»»

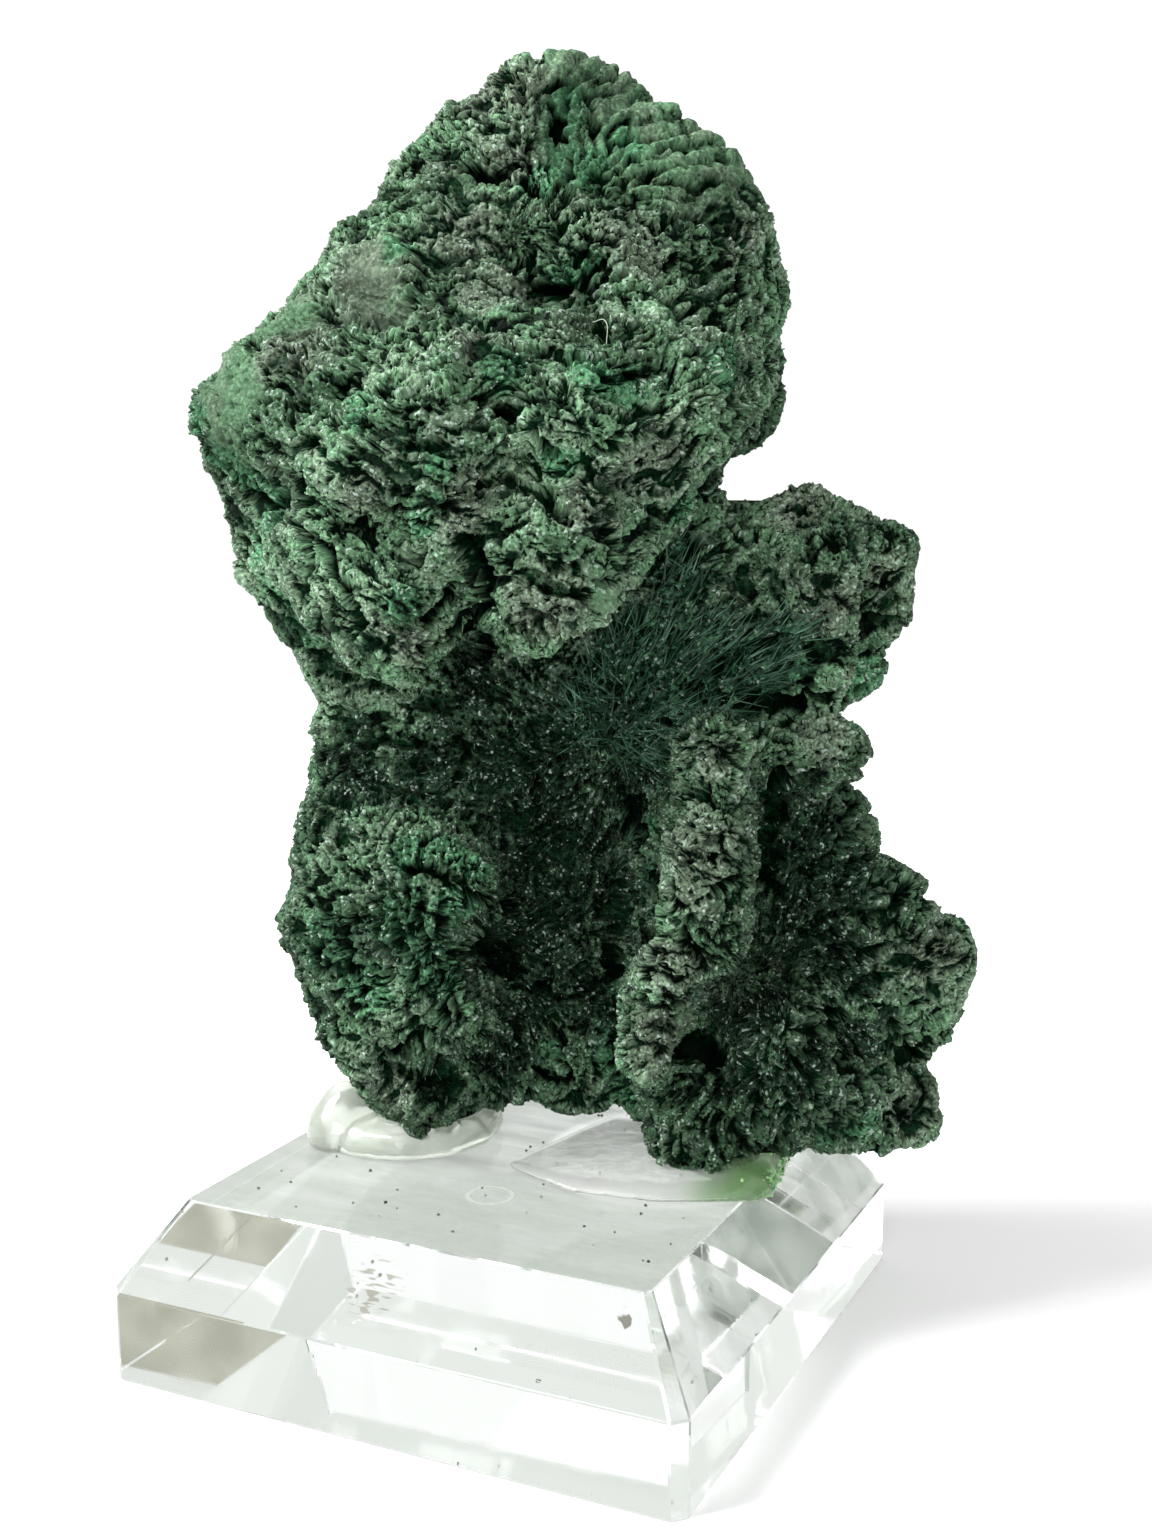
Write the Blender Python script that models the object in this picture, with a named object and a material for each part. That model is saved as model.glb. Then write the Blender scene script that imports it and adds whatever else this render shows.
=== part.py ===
"""Malachite specimen glued upright on a square, bevelled, clear display block.

The block stands on the floor: the origin is the centre of its underside, +X runs along its
front edge, +Y away from the front and +Z up. The stone is laid out in its own upright frame,
in millimetres: u to its right, v away from its face and w up from the floor. That frame is
turned about the block's vertical axis, so the stone faces past the block's front right corner.
"""
import math

import bmesh
import bpy
from mathutils import Matrix, Vector, noise

MM = 0.001

# Display block.
BLOCK_SIDE = 50.0 * MM
BLOCK_WALL = 7.35 * MM
BEVEL_RISE = 6.85 * MM
BEVEL_INSET = 4.6 * MM
CORNER_CUT = 1.1 * MM
HIP_CUT = 0.6 * MM
ARRIS = 0.12 * MM
BLOCK_TOP = BLOCK_WALL + BEVEL_RISE

# How the stone stands, and the gap kept between touching pieces.
STONE_TURN = math.radians(25.5)
GAP = 0.35 * MM

# Grain of the solids.
STONE_VOXEL = 0.9 * MM
STONE_TRIANGLES = 8400
GLUE_VOXEL = 0.55 * MM
GLUE_TRIANGLES = 420
CUTTER_VOXEL = 0.8 * MM
CUTTER_TRIANGLES = 9000
BALL_DETAIL = 3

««

» AIM OF THE EXERCISE
How many lines in the listing above contain "That"? Answer with the number alone.

» ANSWER TO THIS EXERCISE
2